I must admit – I experienced very little of Fundy National Park, but the campsite (we stayed at Headquarters, right down the road from Alma, New Brunswick) was a great location for exploring the tides of the Bay of Fundy and the tiny town of Alma. The sites were close together, but many had electric hookups and wifi access. Clean showers and bathrooms, and nice kitchen areas if you wanted to cook indoors. There was even a wood burning stove, which I would have had no clue how to use it, but could see the benefit of during cold camping season.
About a five-minute walk or drive from the campground was the tiny town of Alma, population 213 (or so). It’s a small fishing village that seems to rely on tourism and lobster fishing for it’s survival. There were a couple of tiny motels, B&Bs, a few small lobster shops, and my favorite place,
the Buddha Bear Coffee Shop which featured 12 taps of local craft beer (primarily from New Brunswick and PEI), and a food truck style pop up with smoked oysters and chowder. Needless to say, when we discovered craft beer, we visited both days we were in Alma! The Buddha Bear is housed in an old church and is soon to be a brewery – any day now Holy Whale Brewing will begin their foray into the craft beer scene.
Some of my favorites at Buddha Bear included a Pumphouse radler of grapefruit AND tangerine juice, a Trailways IPA, and a couple of session IPAs from breweries I can’t remember (seriously, the beer was that good…. ).

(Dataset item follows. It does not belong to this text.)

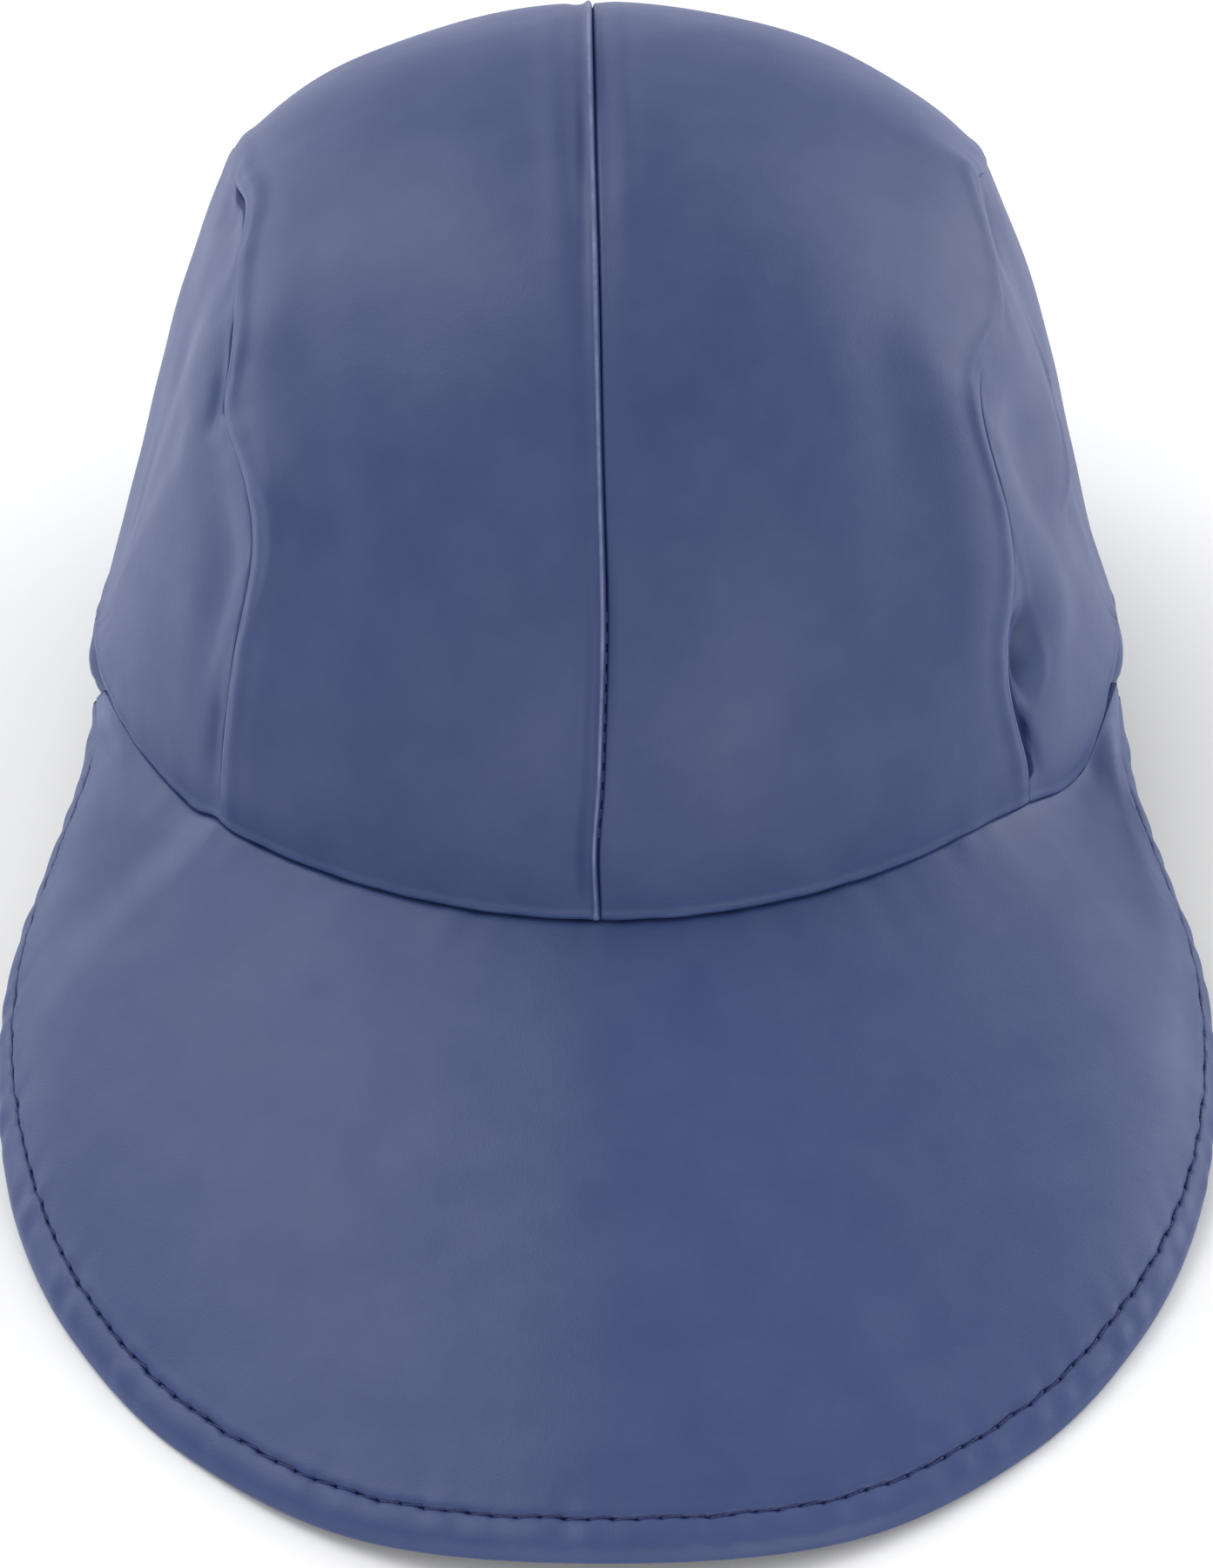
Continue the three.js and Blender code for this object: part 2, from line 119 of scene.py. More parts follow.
# Puckers along a seam: height (of a panel, as a share of the set one), wavelength and reach. A panel's
# start PUCKER_START mm from the seam, where both panels meet.
PANEL_PUCKERS = {"centre": (1.0, 8.5, 4.5), "side": (1.2, 9.5, 5.0)}
PUCKER_START = 1.2
FOOT_PUCKERS = (0.10, 11.0, 5.0)
BOARD_PUCKERS = (0.10, 8.0, 5.0)
HEM_PUCKERS = (0.14, 7.5, 3.0)

# Rolls and painted highlight lines beside the centre seam: height, distance and reach in mm. TOP_ROLLS
# show only over the front of the top.
CENTRE_ROLLS = {"right": ((0.42, 0.70, 0.50), (-0.30, 2.6, 1.4)), "left": ((-0.30, 0.0, 2.4),)}
CENTRE_PAINTED_LIGHT = {"right": ((0.9, 0.62, 0.30),), "left": ()}
TOP_ROLLS = {"right": ((0.70, 6.2, 2.6), (-0.16, 2.4, 1.5)), "left": ((0.62, 5.0, 2.2), (-0.12, 1.8, 1.2))}
TOP_START = (52, 84)
TOP_END = (112, 96)

# The centre seam's edge: length of its rolled part, what the top adds to it, and depth in mm
CENTRE_EDGE = {"right": (0.45, 0.0), "left": (0.60, 0.35)}
CENTRE_EDGE_DEPTH = 0.9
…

On my first morning in Alma, I woke up at 5:20am to venture down to the harbor for some sunrise photos of the lobster boats I’d already fallen in love with. It was high-ish tide, going out, so the boats were still fully submerged in the water.
The Bay of Fundy tides are the most dramatic in the world – high tide had the boats floating at a normal dock height, but at low tide, there was no water under or around them, and they rested on the ocean floor. It was truly a sight to behold.
Though sunrise wasn’t the most colorful I’ve seen, the moment when the sun lit up the sides of the lobster boats was pretty awesome. Just like I did last summer at Mormon Roy waiting for the sun to envelop the front of the barn, seeing the sun hit the boats took the breath out of me. Man, I love light. I love the magic of it. I guess it’s a good think I work with light for a living!
And then there was low tide – not amazing light, not amazing photography, but holy cow – the drastic change! It was amazing. The Bay of Fundy is like nothing I’ve ever seen before.